If someone on the floor flags an issue and later sees that feedback shape a decision, that changes how they see their role. They are not just selling product. They are helping the business understand the customer.
That is a lesson for any CX leader.
Your best insight may not only come from dashboards. It may come from the people having the most human conversations with customers every day.
"Create your community."
Cati's final takeaway is simple: CX leaders need community.
That means finding other CX leaders outside the company. Building the group chat. Asking questions. Comparing notes. Sharing problems. Learning how other people are solving the same issues in different contexts.

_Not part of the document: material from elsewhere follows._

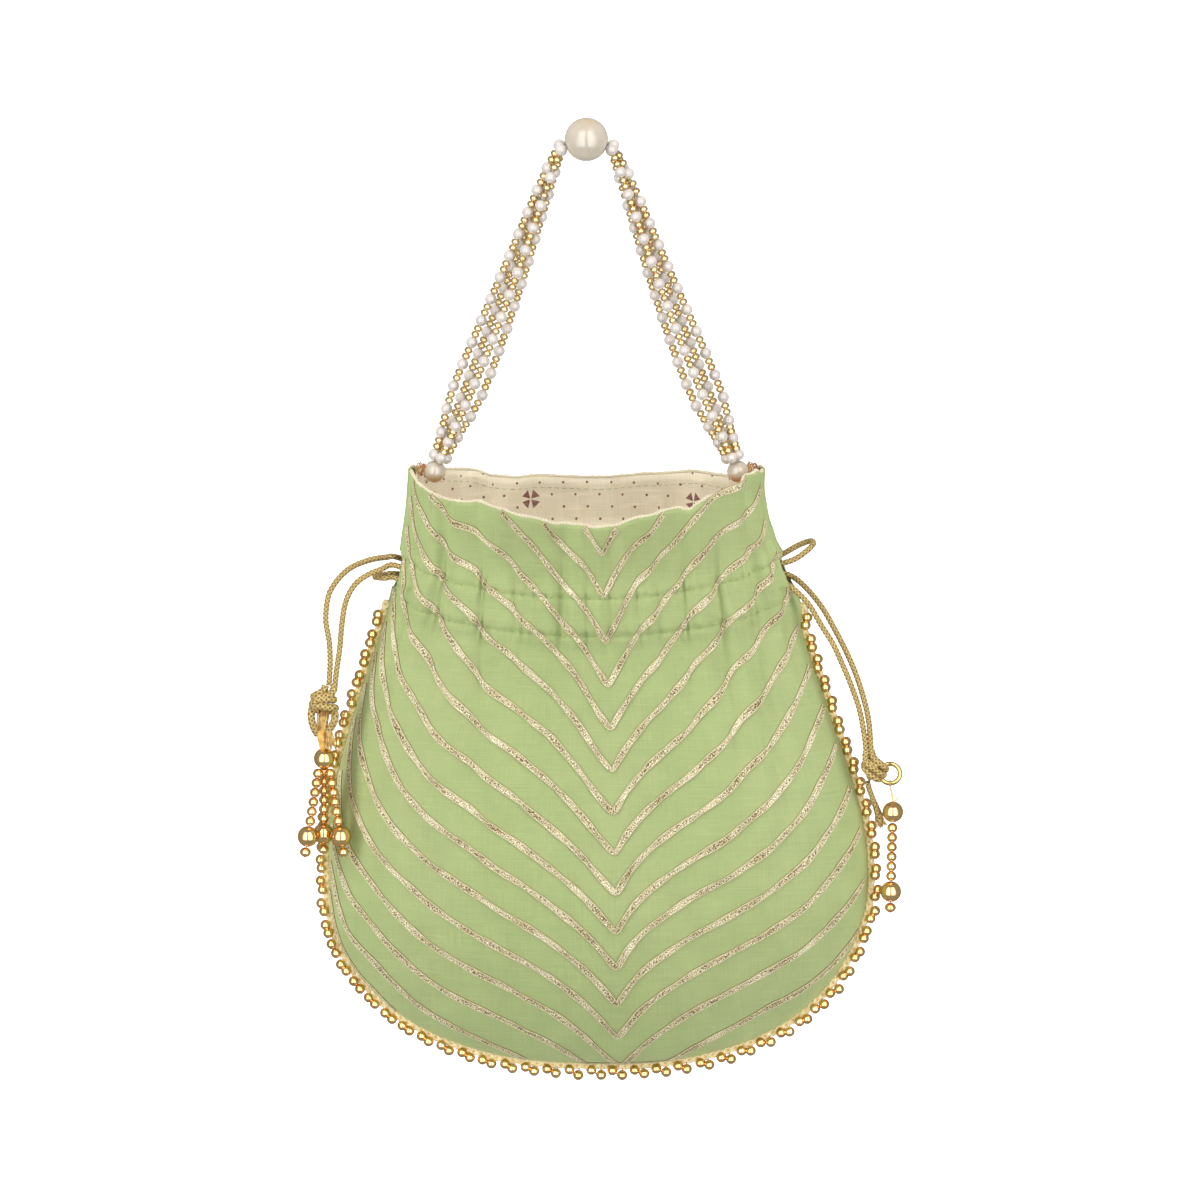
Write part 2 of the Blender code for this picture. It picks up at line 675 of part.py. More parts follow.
def add_left_tassel(group):
    knot_foot = Vector(beside(-1, LEFT_KNOT_PLACE)[0]) - Vector((0.0, 0.0, LEFT_KNOT_SIZE[2] / 2))
    ends_top = knot_foot - Vector((LEFT_ENDS_ASIDE, 0.0, GAP))
    ends = [ends_top, ends_top - Vector((0.0, 0.0, LEFT_ENDS_LENGTH))]
    tube("left_cord_ends", ends, LEFT_ENDS_DIAMETER, gold_thread(), group)
    top = np.array(ends[1]) - np.array((0.0, 0.0, GAP + LARGE_BEAD_DIAMETER / 2))
    ball("left_tassel_top_bead", top, LARGE_BEAD_DIAMETER, gold(), group)
    reach = LARGE_BEAD_DIAMETER / 2 + GAP + SMALL_BEAD_DIAMETER / 2
    tilt = math.radians(STRING_START_DEGREES)
    hang = SMALL_BEAD_PITCH * (SMALL_BEAD_COUNT - 1) + SMALL_BEAD_DIAMETER / 2 + GAP + LARGE_BEAD_DIAMETER / 2
    for word, azimuth, aside in LEFT_STRINGS:
        turn = math.radians(azimuth)
        side_step = math.sin(tilt)
        start = np.array((side_step * math.cos(turn), side_step * math.sin(turn), -math.cos(tilt)))
        lean = (np.array(aside) * LARGE_BEAD_DIAMETER - start[:2] * reach) / hang
        direction = np.array((*lean, -1.0))
        direction /= np.linalg.norm(direction)
        add_bead_string(f"left_tassel_{word}", top + start * reach, direction, group)


def add_right_tassel(group):
    middle_radius = (RING_DIAMETER - RING_WIRE_DIAMETER) / 2
    hook = right_knot_centre() + np.array(RING_STEP) - np.array((0.0, 0.0, middle_radius))
    eye = RING_WIRE_DIAMETER / 2 + GAP + TASSEL_WIRE_DIAMETER / 2
    angles = np.radians(np.linspace(*WIRE_LOOP_DEGREES, 13))
    loop = [hook + np.array((0.0, eye * math.cos(turn), eye * math.sin(turn))) for turn in angles]
    foot = hook - np.array((0.0, 0.0, TASSEL_WIRE_DROP))
    stem = [hook - np.array((0.0, 0.0, eye + WIRE_STEM_START)), foot]
    for step, aside in enumerate(WIRE_LOOP_ASIDE):
        loop[step][0] += aside
    tube("right_tassel_wire", loop + stem, TASSEL_WIRE_DIAMETER, gold(), group, sides=1)
    top = foot - np.array((0.0, 0.0, GAP + LARGE_BEAD_DIAMETER / 2))
    ball("right_tassel_top_bead", top, LARGE_BEAD_DIAMETER, gold(), group)
    down = np.array((0.0, 0.0, -1.0))
    first = top + down * (LARGE_BEAD_DIAMETER / 2 + GAP + SMALL_BEAD_DIAMETER / 2)
    add_bead_string("right_tassel", first, down, group)


def main():
    clear_scene()
    bag = make_collection("potli_bag")
    cutters = make_collection("cutters")
    add_handle(bag)
    panel("front_panel", -1, bag)
    panel("back_panel", 1, bag)
    lining("front_lining", -1, bag)
    lining("back_lining", 1, bag)
    add_trim(bag)
    add_drawstrings(bag)
    add_right_knot_and_ring(bag, cutters)
    add_left_tassel(bag)
    add_right_tassel(bag)


main()
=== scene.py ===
import json
import math

import bpy
import numpy as np
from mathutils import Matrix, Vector

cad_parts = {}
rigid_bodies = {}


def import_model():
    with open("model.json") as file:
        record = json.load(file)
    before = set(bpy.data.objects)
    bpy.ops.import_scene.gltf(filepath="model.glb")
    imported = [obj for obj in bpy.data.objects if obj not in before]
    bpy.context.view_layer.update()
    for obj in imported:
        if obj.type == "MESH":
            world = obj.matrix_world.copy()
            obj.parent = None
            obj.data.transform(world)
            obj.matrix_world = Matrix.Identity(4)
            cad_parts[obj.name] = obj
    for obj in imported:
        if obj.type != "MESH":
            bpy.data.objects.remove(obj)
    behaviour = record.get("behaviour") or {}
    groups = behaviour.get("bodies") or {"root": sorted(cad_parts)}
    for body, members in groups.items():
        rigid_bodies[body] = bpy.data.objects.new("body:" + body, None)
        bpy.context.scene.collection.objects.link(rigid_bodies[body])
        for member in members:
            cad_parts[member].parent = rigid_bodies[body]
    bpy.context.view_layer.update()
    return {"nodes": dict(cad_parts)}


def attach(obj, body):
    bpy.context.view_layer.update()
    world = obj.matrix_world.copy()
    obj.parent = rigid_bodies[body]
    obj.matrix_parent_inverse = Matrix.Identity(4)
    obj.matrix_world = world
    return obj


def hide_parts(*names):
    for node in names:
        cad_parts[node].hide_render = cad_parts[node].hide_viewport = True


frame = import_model()
mm = 0.001

# the camera looks down on the bag by 12 degrees, from so far that nearer parts look no larger; the picture is
# 0.504 m wide at the bag
cameraSet = {
    "tilt": 12.0,
    "distance": 12.0,
    "aim": (0.0057, 0.0, -0.1971),
    "width": 0.504,
}


def makeCamera(p):
    tilt = math.radians(p["tilt"])
    data = bpy.data.cameras.new("camera")
    data.sensor_width = 36.0
    data.lens = 36.0 * p["distance"] / p["width"]
    item = bpy.data.objects.new("camera", data)
    away = Vector((0.0, -math.cos(tilt), math.sin(tilt))) * p["distance"]
    item.location = Vector(p["aim"]) + away
    item.rotation_euler = (math.pi / 2 - tilt, 0.0, 0.0)
    bpy.context.scene.collection.objects.link(item)
    bpy.context.scene.camera = item


makeCamera(cameraSet)
print("camera placed")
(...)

But it also means building community inside the business.
Find the people in product, marketing, operations, CRM, retail, and ecommerce who care about making things better. Understand what they are working on. Bring them useful customer insight. Help them solve problems.
That is how CX earns influence - not by demanding a seat at the table, but by becoming useful to the people already sitting there.
That is the through-line of the whole episode.
CX is full of insight, but insight only matters if it moves through the business. AI can help find the patterns, but humans still need to understand the story. Customer feedback can shape better products, but only if teams listen. Surprise and delight can build loyalty, but only if people are empowered to act. Metrics can help, but only if they reflect the real customer journey.
The best CX teams are not just answering customers.
They are helping the business understand them.
That is the real opportunity.
Use AI to find the patterns. Use data to make the case. Use stories to make people care. Use community to get better faster. And keep bringing the customer's voice into the rooms where decisions get made.
Because CX is not just a support function. It's one of the clearest windows into what customers actually think.